DATA LINES:
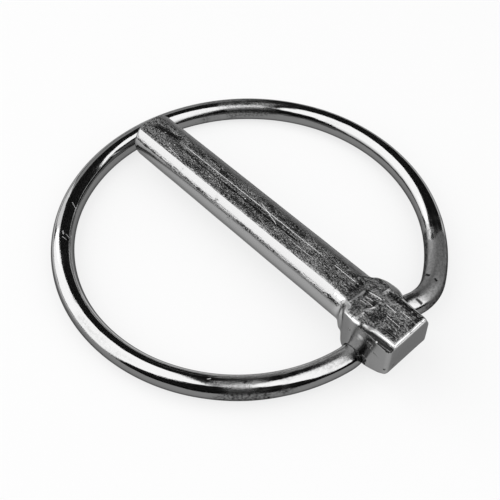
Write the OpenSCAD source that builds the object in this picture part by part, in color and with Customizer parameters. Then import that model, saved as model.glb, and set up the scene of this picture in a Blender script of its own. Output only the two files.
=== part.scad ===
// Lock pin with a sprung wire ring: a forged pin whose squared head carries
// the two ends of one round wire. The shank's axis is +X, and the origin is
// where the neck ends and the straight shank begins. The ring lies in a plane
// below the axis.

/* [Shank] */
// Diameter of the round shank
shank_d = 10; // [8:0.1:12]
// Length of the straight shank, from the neck to the tip
shank_len = 59.6; // [52:0.2:60]
// Height of the flat along the shank's top, above its axis
flat_top = 4; // [3.8:0.05:4.6]
// Rounding of the tip's edge
tip_round = 1; // [0.4:0.1:2]
// Hollow radius where the shank flares into the head, and the neck's length
neck_r = 1.9; // [1.5:0.1:2.4]
// How far round the hollow runs before a straight flare takes over
neck_turn = 62; // [50:1:70]

/* [Head] */
// Length of the head, from shoulder to end face
head_len = 12.5; // [11.5:0.1:15]
// Height of the flat top above the shank's axis
head_top = 5.4; // [5.2:0.1:6]
// Depth of the underside below the shank's axis
head_depth = 8.6; // [8.4:0.1:10]
// Half width on the +Y side
side_w = 6.7; // [6.5:0.1:7.5]
// Half width on the -Y side, at the shoulder
back_w = 7.2; // [6.8:0.1:7.8]
// Narrowing of the -Y side towards the end
back_taper = 1.6; // [0:0.1:1.8]
// Cut of the corners beside the shoulder
shoulder_cut = 1.7; // [0.5:0.1:1.8]
// Bevel of the long -Y edge at the top, across the width
back_bevel = 3.9; // [2:0.1:4.2]
// Bevel of the long edges at the bottom
heel_bevel = 2.4; // [1:0.1:2.6]
// Widest reach of the hump on the upper -Y side, square to its slope
hump_w = 6.65; // [6.4:0.05:7]
// Reach of the same side behind the hump
waist_w = 5.4; // [5.2:0.05:6]
// Reach of the lower +Y side, square to its slope
keel_w = 8.25; // [8:0.05:8.6]
// Height of the end face below the axis, before the underside rises
end_depth = 2.6; // [1:0.1:4]
// Length of the sloping underside, from the end face
heel_len = 4.9; // [3:0.1:5.5]
// Widest part of the tapered bevel on the +Y edge of the top
wedge_w = 1.1; // [0.4:0.1:1.5]
// Distance from the shoulder to where that bevel starts
wedge_start = 3.8; // [2:0.1:6]

/* [Ring] */
// Diameter of the wire
wire_d = 4.7; // [4:0.1:4.8]
// Distance from the shoulder back to the ring's hinge axis
hinge_back = 4.65; // [4.4:0.05:5]
// Distance of the ring's plane below the shank's axis
ring_drop = 5; // [4.5:0.1:5.2]
// Distance from the hinge axis to the wire's centre at the far side
ring_reach = 71.65; // [71:0.05:74]
// Sideways place of the far side of the ring
crown_y = 2; // [1.5:0.1:2.4]
// Radius of the +Y half of the ring, at the wire's centre
near_arc_r = 36.05; // [35.8:0.05:36.2]
// Radius of the -Y half of the ring, at the wire's centre
back_arc_r = 38.2; // [38:0.05:38.4]
// Bend that turns the +Y end into the head
near_elbow_r = 6; // [4:0.5:6]
// Angle before the hinge where the -Y end starts its tighter bend
back_turn = 30; // [29:0.5:31]
// Radius of that tighter bend
back_turn_r = 9; // [8:0.5:9]
// Bend that turns the -Y end into the head
back_elbow_r = 4; // [3:0.5:4]

/* [Fit] */
// Radial clearance of the wire's ends in the head
run_clear = 0.07; // [0.02:0.01:0.1]
// Distance between the two ends of the wire inside the head
end_gap = 2.4; // [1:0.1:4]

/* [Hidden] */
$fn = 96;

shank_r = shank_d / 2;
wire_r = wire_d / 2;
steel = [0.62, 0.62, 0.64];
dark_steel = [0.5, 0.5, 0.52];
// Overlap of pieces that are joined, and room past a cut
lap = 1;
// The wire swells by this much at every second bend, whose ends take in
// a short length of the wire on either side
swell = 0.01;
wire_lap = 0.2;

// Head's shoulder, and the flare of the neck that meets it
shoulder_x = -neck_r;
root = neck_r + lap;
hollow_end = neck_r * sin(neck_turn);
hollow_end_r = shank_r + neck_r * (1 - cos(neck_turn));
// The flare is a little slacker than the hollow's end, and crosses it there
flare_slack = 8;
flare_turn = neck_turn - flare_slack;
flare_r = hollow_end_r + (neck_r - hollow_end) * tan(flare_turn);
inside = neck_r * sin(flare_slack);

// Hinge axis, along Y
hinge_x = shoulder_x - hinge_back;
hinge_z = -ring_drop;
crown_x = hinge_x + ring_reach;

// Head outlines
top_edge = 0.5;
near_corner = 0.5;
back_corner = 1.5;
toe_rise = 1.4;
toe_back = 1.5;
heel_front = 2.2;
front_rise = 1.7;
side_rise = 2.8;

// Ramp from the shank's flat to the head's top, from the shoulder
ramp_start = 0.9;
ramp_end = 3.1;

// Upper -Y and lower +Y sides: their slope, and where the forging turns
slope = 27.6;
neck_notch = 5.6;
hump_x = 2.9;
waist_x = 6.7;
keel_x = 1.5;
keel_end = 7.4;

// +Y end of the ring: the arc stops where an elbow can bring it onto the hinge
near_arc_x = crown_x - near_arc_r;
near_gap = near_arc_r - near_elbow_r;
near_stop = acos((near_arc_x - near_elbow_r - hinge_x) / near_gap);
near_elbow_x = near_arc_x - near_gap * cos(near_stop);
near_elbow_y = crown_y + near_gap * sin(near_stop);

// -Y end of the ring: a tighter bend, then an elbow the other way
back_arc_x = crown_x - back_arc_r;
back_gap = back_arc_r - back_turn_r;
back_bend_x = back_arc_x - back_gap * cos(back_turn);
back_bend_y = crown_y - back_gap * sin(back_turn);
back_sum = back_turn_r + back_elbow_r;
back_stop = acos((back_bend_x + back_elbow_r - hinge_x) / back_sum);
back_elbow_x = back_bend_x - back_sum * cos(back_stop);
back_elbow_y = back_bend_y + back_sum * sin(back_stop);

// A length of bent wire in the XY plane: centre, bend radius, first angle, turn
module bend(x, y, bend_r, from, turn, r) {
    translate([x, y, 0])
        rotate([0, 0, from])
            rotate_extrude(angle = turn)
                translate([bend_r, 0])
                    circle(r = r);
}

// The same, reaching a little into its neighbours
module inner_bend(x, y, bend_r, from, turn) {
    more = wire_lap / bend_r * 180 / PI;
    bend(x, y, bend_r, from - more, turn + 2 * more, wire_r);
}

// The same, thick enough to take its neighbours in
module outer_bend(x, y, bend_r, from, turn) {
    bend(x, y, bend_r, from, turn, wire_r + swell);
}

// A straight length of wire along Y, on the hinge axis
module straight_wire(y_low, y_high) {
    translate([hinge_x, y_low, 0])
        rotate([-90, 0, 0])
            cylinder(r = wire_r, h = y_high - y_low);
}

// Half section of the shank and its neck, along Y from the shoulder to the tip
module shank_section() {
    difference() {
        union() {
            translate([0, -root])
                square([shank_r, shank_len + root - tip_round]);
            translate([0, -root])
                square([shank_r - tip_round, shank_len + root]);
            translate([shank_r - tip_round, shank_len - tip_round])
                circle(r = tip_round);
            polygon([
                [0, 0],
                [shank_r, 0],
                [hollow_end_r - inside * sin(flare_turn), inside * cos(flare_turn) - hollow_end],
                [flare_r, -neck_r],
                [shank_r, -root],
                [0, -root]
            ]);
        }
        translate([shank_r + neck_r, 0])
            circle(r = neck_r);
    }
}

module shank() {
    rotate([0, 90, 0])
        rotate_extrude()
            shank_section();
}

// Outline of the head from above, from its shoulder
module head_plan() {
    polygon([
        [0, side_w - shoulder_cut],
        [-shoulder_cut, side_w],
        [near_corner - head_len, side_w],
        [-head_len, side_w - near_corner],
        [-head_len, back_taper + back_corner - back_w],
        [back_corner - head_len, back_taper - back_w],
        [-shoulder_cut, -back_w],
        [0, shoulder_cut / 2 - back_w]
    ]);
}

// Outline of the head and neck from the side, X along and Y up
module head_side() {
    polygon([
        [root, flat_top],
        [ramp_start, flat_top],
        [-ramp_end, head_top],
        [top_edge - head_len, head_top],
        [-head_len, head_top - top_edge],
        [-head_len, -end_depth],
        [toe_back - head_len, -end_depth - toe_rise],
        [heel_len - head_len, -head_depth],
        [-heel_front, -head_depth],
        [0, front_rise - head_depth],
        [root, front_rise - head_depth]
    ]);
}

// Outline of the head from its end, X across and Y up
module head_end() {
    polygon([
        [side_w, head_top],
        [back_bevel - back_w, head_top],
        [back_bevel / 2 - back_w, head_top - back_bevel / 2],
        [-back_w, head_top - 1.2 * back_bevel],
        [-back_w, side_rise - head_depth],
        [heel_bevel - back_w, -head_depth],
        [side_w - heel_bevel, -head_depth],
        [side_w, side_rise - head_depth]
    ]);
}

// Outline of the head down its slanted sides, X along and the -Y side upwards
module head_slope() {
    polygon([
        [-shoulder_x, hump_w + lap],
        [0, neck_notch],
        [-1, hump_w - 0.35],
        [-hump_x, hump_w],
        [-hump_x - 1.6, hump_w - 0.4],
        [-waist_x, waist_w],
        [0.4 - head_len, waist_w - 0.25],
        [-head_len, waist_w - 0.6],
        [-head_len - lap, waist_w - 0.6],
        [-head_len - lap, 1.2 - keel_w],
        [-head_len, 1.2 - keel_w],
        [1.9 - head_len, 0.6 - keel_w],
        [-keel_end, -keel_w],
        [-keel_x, -keel_w],
        [0, 1.6 - keel_w],
        [-shoulder_x, -keel_w]
    ]);
}

// The tapered bevel that is cut from the +Y edge of the top
module wedge_cut() {
    run = head_len - wedge_start;
    skew = atan(wedge_w / run);
    translate([shoulder_x - wedge_start, side_w, head_top])
        rotate([0, 0, skew])
            rotate([-45, 0, 0])
                translate([-2 * run, -lap, 0])
                    cube([2 * run, 4 * wedge_w + lap, 4 * wedge_w]);
}

// The head's outlines from the side and the end, and free room round the shank
module outlines() {
    intersection() {
        rotate([90, 0, 0])
            linear_extrude(2 * (back_w + lap), center = true)
                head_side();
        translate([-head_len - lap, 0, 0])
            rotate([90, 0, 90])
                linear_extrude(head_len + root + 2 * lap)
                    head_end();
        rotate([-slope, 0, 0])
            rotate([180, 0, 0])
                linear_extrude(6 * shank_d, center = true)
                    head_slope();
    }
    translate([neck_r, -shank_d, -shank_d])
        cube([shank_len + lap, 2 * shank_d, shank_d + flat_top]);
}

module blank() {
    intersection() {
        union() {
            translate([shoulder_x, 0, -head_depth - lap])
                linear_extrude(head_depth + head_top + 2 * lap)
                    head_plan();
            shank();
        }
        translate([shoulder_x, 0, 0])
            outlines();
    }
}

module pin() {
    color(steel)
        difference() {
            blank();
            wedge_cut();
            translate([hinge_x, 0, hinge_z])
                rotate([90, 0, 0])
                    cylinder(r = wire_r + run_clear, h = 2 * (back_w + lap), center = true);
        }
}

module ring() {
    color(dark_steel)
        translate([0, 0, hinge_z]) {
            straight_wire(end_gap / 2, near_elbow_y + wire_lap);
            outer_bend(near_elbow_x, near_elbow_y, near_elbow_r, 180 - near_stop, near_stop);
            inner_bend(near_arc_x, crown_y, near_arc_r, 0, 180 - near_stop);
            outer_bend(back_arc_x, crown_y, back_arc_r, 180 + back_turn, 180 - back_turn);
            inner_bend(back_bend_x, back_bend_y, back_turn_r, 180 - back_stop, back_turn + back_stop);
            outer_bend(back_elbow_x, back_elbow_y, back_elbow_r, -back_stop, back_stop);
            straight_wire(back_elbow_y - wire_lap, -end_gap / 2);
        }
}

pin();
ring();
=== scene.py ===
from functools import partial
from math import acos, atan2, cos, exp, hypot, pi, radians, sin

import bmesh
import bpy
from mathutils import Matrix, Vector, noise


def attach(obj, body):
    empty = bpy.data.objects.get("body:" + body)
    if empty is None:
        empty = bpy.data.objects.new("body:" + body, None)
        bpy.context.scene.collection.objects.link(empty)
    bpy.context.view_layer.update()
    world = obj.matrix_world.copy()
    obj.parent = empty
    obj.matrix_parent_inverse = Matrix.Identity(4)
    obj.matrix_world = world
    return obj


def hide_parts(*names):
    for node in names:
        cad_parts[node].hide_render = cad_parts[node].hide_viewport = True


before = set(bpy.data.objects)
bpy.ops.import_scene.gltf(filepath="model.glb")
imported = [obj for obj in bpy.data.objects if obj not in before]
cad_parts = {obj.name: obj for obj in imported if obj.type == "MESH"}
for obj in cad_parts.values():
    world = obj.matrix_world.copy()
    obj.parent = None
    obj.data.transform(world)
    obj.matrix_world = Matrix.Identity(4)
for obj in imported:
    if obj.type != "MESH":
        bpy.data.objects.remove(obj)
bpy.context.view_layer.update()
mm = 0.001  # the scene is in metres, the numbers below in millimetres


# small helpers for meshes

def newPiece(name, bm):
    mesh = bpy.data.meshes.new(name)
    bm.to_mesh(mesh)
    bm.free()
    for face in mesh.polygons:
        face.use_smooth = True
    piece = bpy.data.objects.new(name, mesh)
    bpy.context.scene.collection.objects.link(piece)
    return piece


def rise(low, high, value):
    t = min(1, max(0, (value - low) / (high - low)))
    return t * t * (3 - 2 * t)


def storeNumbers(piece, name, numbers):
    layer = piece.data.attributes.new(name, "FLOAT", "POINT")
    layer.data.foreach_set("value", numbers)


def soften(bm, verts, times):
    for _ in range(times):
        bmesh.ops.smooth_vert(bm, verts=verts, factor=0.5, use_axis_x=True, use_axis_y=True, use_axis_z=True)


def facing(azimuth, elevation):
    a, e = radians(azimuth), radians(elevation)
    return Vector((cos(a) * cos(e), sin(a) * cos(e), sin(e)))


# small helpers for materials

def mathNode(nodes, links, operation, first, second=0.0, third=0.0):
    node = nodes.new("ShaderNodeMath")
    node.operation = operation
    for place, value in enumerate((first, second, third)):
        if isinstance(value, (int, float)):
            node.inputs[place].default_value = value
        else:
            links.new(value, node.inputs[place])
    return node.outputs[0]


def rampNode(nodes, links, value, low, high, outLow=0.0, outHigh=1.0):
    node = nodes.new("ShaderNodeMapRange")
    node.interpolation_type = "SMOOTHSTEP"
    links.new(value, node.inputs["Value"])
    for name, number in (("From Min", low), ("From Max", high), ("To Min", outLow), ("To Max", outHigh)):
        node.inputs[name].default_value = number
    return node.outputs[0]


def noiseNode(nodes, links, place, scale, detail):
    node = nodes.new("ShaderNodeTexNoise")
    links.new(place, node.inputs["Vector"])
    for name, number in (("Scale", scale), ("Detail", detail), ("Roughness", 0.6)):
        node.inputs[name].default_value = number
    return node.outputs["Fac"]


def stretched(nodes, links, place, scale, offset=(0, 0, 0), turn=(0, 0, 0)):
    node = nodes.new("ShaderNodeMapping")
    links.new(place, node.inputs["Vector"])
    node.inputs["Scale"].default_value = scale
    node.inputs["Location"].default_value = offset
    node.inputs["Rotation"].default_value = turn
    return node.outputs[0]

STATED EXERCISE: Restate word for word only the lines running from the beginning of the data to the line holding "neck_turn = 62; // [50:1:70]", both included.

THE REPLY:
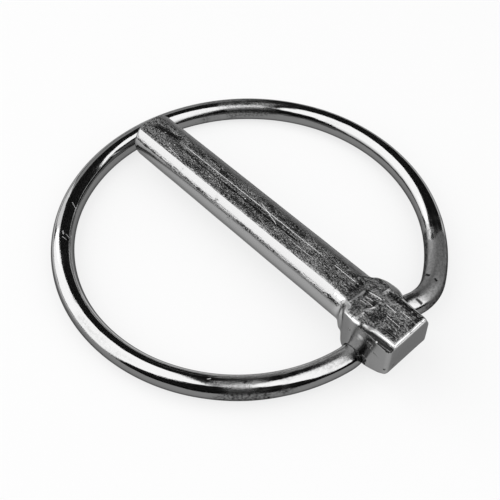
Write the OpenSCAD source that builds the object in this picture part by part, in color and with Customizer parameters. Then import that model, saved as model.glb, and set up the scene of this picture in a Blender script of its own. Output only the two files.
=== part.scad ===
// Lock pin with a sprung wire ring: a forged pin whose squared head carries
// the two ends of one round wire. The shank's axis is +X, and the origin is
// where the neck ends and the straight shank begins. The ring lies in a plane
// below the axis.

/* [Shank] */
// Diameter of the round shank
shank_d = 10; // [8:0.1:12]
// Length of the straight shank, from the neck to the tip
shank_len = 59.6; // [52:0.2:60]
// Height of the flat along the shank's top, above its axis
flat_top = 4; // [3.8:0.05:4.6]
// Rounding of the tip's edge
tip_round = 1; // [0.4:0.1:2]
// Hollow radius where the shank flares into the head, and the neck's length
neck_r = 1.9; // [1.5:0.1:2.4]
// How far round the hollow runs before a straight flare takes over
neck_turn = 62; // [50:1:70]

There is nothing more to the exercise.